Cheryl Crow w/Doyle Bramhall II "Steve McQueen" off C’mon, C’mon - Power Pop guilty pleasure

Thanks @77jovian for the great review.  I saw him on PBS a while ago. I believe it was his last tour and I really enjoyed it. It was fun listening to the stories of where the songs came from. I’m sure the show was edited, so all I saw were the best parts. 
If I can convince my wife to stay awake past 10, I’m going to see about tickets when he comes this way.

 

First, tune of the day...Guess Who..."Just Let Me Sing", a largely unknown but great glimpse of the Guess Who and Burton Cummings at their finest, from "#10".

Now, as to Burton Cummings, 9/14/24 at the Paramount Theater in Denver.

The GW are one of my favorite bands.  They had a couple dozen hits, ranging from fluffy pop to heavy rock and Canadian-spiced blues.  They could charm teeny boppers, but still get DOWN and rock, too.  Their albums were not filler and much of their best music was never heard on radio.  There's still a lot of GW hits deservedly being played on stations today, and that ain't chopped liver.  Most of their albums are still regularly in rotation in my house.

Burton's show last night was the second stop on the tour.  His band was competent, two good guitar players capable of channeling Randy Bachman's (and subsequent guitarists) classic grooves and riffs.  The drummer was steady, but not flashy, a click closer to a drum machine than I like.  Another guy played a conga drum all night, but I never heard it in the mix.  The bass player (alumnus of Ocean, remember "Put Your Hand in the Hand"?) may have been good, but as with most contemporary live mixes, was reduced to a cavernous, thumpy swamp that concealed whatever virtuosity he displayed and covered much of the other playing on stage.  Most members sang back up, but the harmonies on the original recordings was more complex and interesting than the simple triads they sang.  Burton can still pound the piano, Jerry Lee Lewis-style, standing as a good bedrock, driving the tunes' rock pulse.

Burton was in good spirits, having recently settled his long dispute with Jim Kale, ex-member bass player who discovered that the name Guess Who had never been registered with the trademark office and pounced on the name himself, so that he could tour as an ersatz-Guess Who, enraging Cummings and Bachman.

The backbone of the GW's energy was always Burton's voice, spanning beauty and growl, slurred snarls and Jim-Morrison like scats, chants and boozy-romance.  Burton can still sing, but the high notes and flash aren't there.  He took lower notes in the chords and didn't attempt a lot of the higher stuff (remember, "These Eyes", how it ended with him singing "These eyes", jumping up a sixth to, "Ah, I'm crying", circling back to a higher key, repeating higher and higher to a fade out?  Didn't happen).  He used a transposable keyboard and probably lowered the keys of some songs a step or two...a couple times, he checked his tuning with the guitarist to make sure they were in the same key.  His voice cracked a few times and wasn't as strong as before.  At times, he was a bit out of breath here in mile-high Denver.

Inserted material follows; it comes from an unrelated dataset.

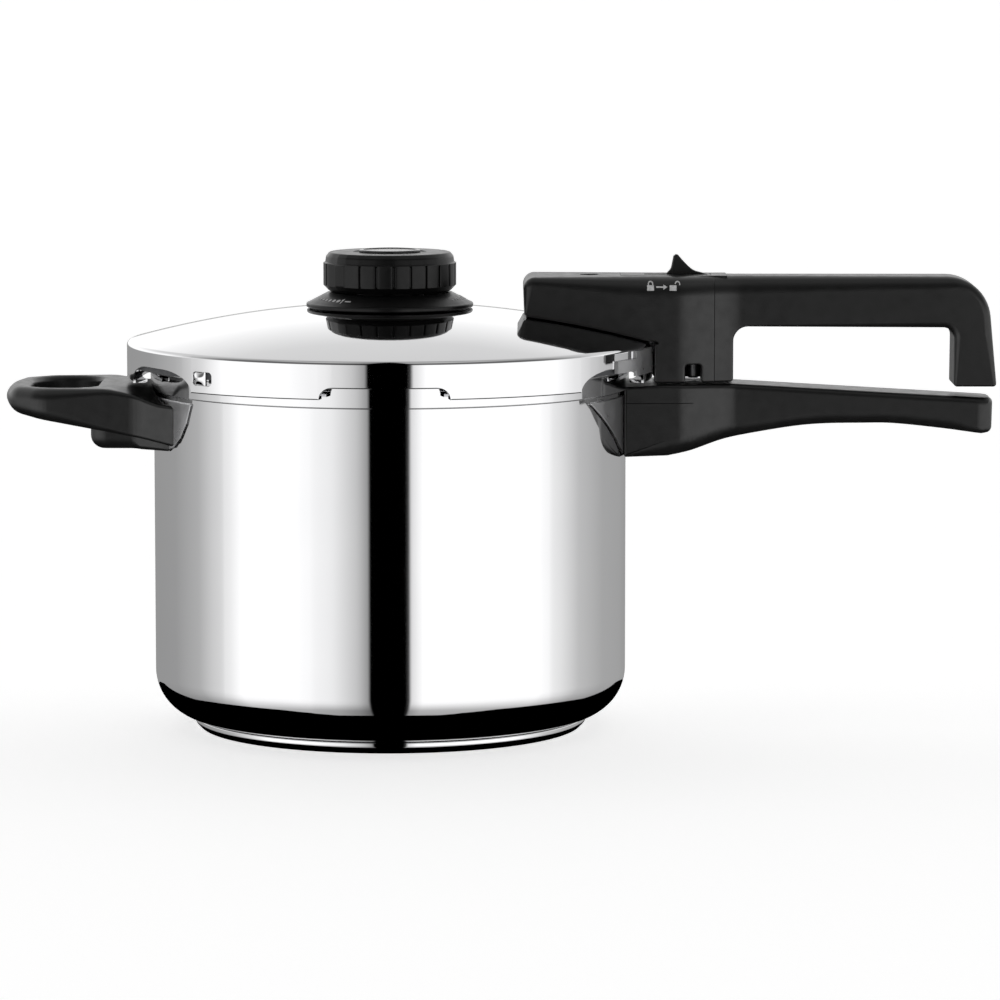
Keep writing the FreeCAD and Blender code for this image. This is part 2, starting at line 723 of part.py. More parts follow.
# ---------------------------------------------------------------- sealing ring and lid
def make_sealing_ring():
    turned_part("sealing_ring", [
        ("seal_inner_r", "seal_z"),
        ("seal_inner_r + seal_leg", "seal_z"),
        ("seal_inner_r + seal_leg", "seal_z + seal_height / 2"),
        ("seal_outer_r - seal_leg", "seal_z + seal_height / 2"),
        ("seal_outer_r - seal_leg", "seal_z"),
        ("seal_outer_r", "seal_z"),
        ("seal_outer_r", "seal_z + seal_height - 0.5"),
        ("seal_outer_r - 1", "seal_z + seal_height"),
        ("seal_inner_r + 1", "seal_z + seal_height"),
        ("seal_inner_r", "seal_z + seal_height - 1"),
    ])


def make_lid_shell():
    body = new_body("LidShell")
    inside = reversed_outline(lid_surface("(0 - lid_wall)"))
    revolve(body, lid_surface("0") + [
        ("skirt_r", "skirt_z"),
        ("lid_lug_r", "skirt_z"),
        ("lid_lug_r", "lid_lug_top_z"),
        ("skirt_inner_r", "lid_lug_top_z"),
    ] + inside)
    arch = draw(new_sketch(body, "XZ"), [
        ("-arch_half", "skirt_z - 1"),
        ("arch_half", "skirt_z - 1"),
        ("arch_half", "arch_top_z - arch_round", "left", "arch_round"),
        ("arch_half - arch_round", "arch_top_z"),
        ("arch_round - arch_half", "arch_top_z", "left", "arch_round"),
        ("-arch_half", "arch_top_z - arch_round"),
    ])
    repeat_around(body, pocket(body, arch, "skirt_r + 2", reverse=True), "lug_count")
    window = rectangle("-window_width / 2", "window_width / 2", "window_low_z",
                       "window_low_z + window_height")
    pocket(body, draw(new_sketch(body, "XZ", turn="0 - window_angle"), window), "skirt_r + 2",
           reverse=True)
    for x, radius in (("0", "lid_hole_r"), ("indicator_x", "indicator_hole_r"),
                      ("safety_x", "safety_shank_r")):
        drill(body, x, "0", radius, "dome_top_z + 1", "dome_top_z - skirt_z")
    return node(body, "lid_shell")


def make_lid_handle_bracket():
    """A channel welded on the dome. The handle sits over it and is screwed down to its web."""
    body = new_body("LidHandleBracket")
    side = rectangle("bracket_front_x", "bracket_back_x", "strap_z", "bracket_top_z")
    pad(body, draw(new_sketch(body, "XZ"), side), "2 * bracket_half_width", middle=True)
    inside = rectangle("bracket_front_x - 5", "bracket_back_x + 5", "strap_z - 1",
                       "bracket_top_z - bracket_sheet")
    pocket(body, draw(new_sketch(body, "XZ"), inside), "2 * (bracket_half_width - bracket_sheet)",
           middle=True)
    surface = lid_surface("0")
    revolve(body, surface + [("skirt_r", "skirt_z - 2"), ("0", "skirt_z - 2")], "Groove")
    drill(body, "indicator_x", "0", "grommet_r + 0.5", "bracket_top_z + 1", "bracket_sheet + 2")
    for side_sign in ("", "-"):
        drill(body, "handle_screw_x", side_sign + "handle_screw_spacing / 2", "handle_screw_r",
              "bracket_top_z + 1", "bracket_sheet + 2")
    return node(combine("Fuse", "HandleBracket", body, make_strap()), "lid_handle_bracket")


def make_strap():
    """A steel strap round the lid's skirt below its corner, with a taller cheek each side of the handle."""
    reach = "strap_outer_r * sin(strap_degrees / 2)"
    strap = bent_band("Strap", "strap_z", "strap_height", "strap_degrees", "-" + reach, reach)
    cheek_reach = "strap_outer_r * sin(cheek_degrees / 2)"
    edge = "root_half_width + 2.5"
    sides = (("LeftCheek", edge, cheek_reach), ("RightCheek", "-" + cheek_reach, "-(%s)" % edge))
    for name, low, high in sides:
        cheek = bent_band(name, "strap_z - cheek_drop", "strap_height + cheek_drop + cheek_rise",
                          "cheek_degrees", low, high)
        strap = combine("Fuse", name + "Joined", strap, cheek)
    return strap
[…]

His between-song patter was repetitive and annoying.  Many invocations of his gold records and, "this one's been played a few million times so I bet at least one of you has heard this...", and "I got a comment on Facebook saying I'm going to be at the Denver show and would you be sure to play [fill in the blank], and so forth.  He even broke out a flute and played the solo from "Undun"...cool, but watered down by a cheesy story that a guy offered to buy him a flute if he played the solo, and here's the flute so I'm going to play it even if I can't get through it.  Yeah, yeah, we got it, sigh.

He gets around pretty well, considering he's 77 years old, but don't expect him to jump on a piano or strut around the stage IN YOU FACE.  Hell, you could break a hip.

You'd be a fool to expect that 60 years hasn't worn and burnished the artist but, after all that, I had a good time and was glad to be there.  Hit after hit after hit for a bit more than 1 1/2 hours.  It was great to hear all those songs.  And, they were good, if not as great as you remember or have heard recently on the radio.  Burton's heading into his yacht-rock-cruise sunset, and the concert will be better appreciated if you bring your nostalgia with you.  But it's still music that's created, not manufactured (cf. Chicago...I'm an ardent fan of their first 8-9 albums, but you couldn't give me free tickets to hear them play note-perfect but grindingly soul-less versions of scared rock anthems like "25 or 6 to 4", a cover band version of themselves).

Bottom line, a creaky, somewhat arthritic thumbs up.

P.S.  I also enjoyed the warmup, a young bluesman from New York, Solomon Hicks.  Tasty, clean electric guitar and nice vocals, accompanied only by a bass player.  Good tunes, a nice set.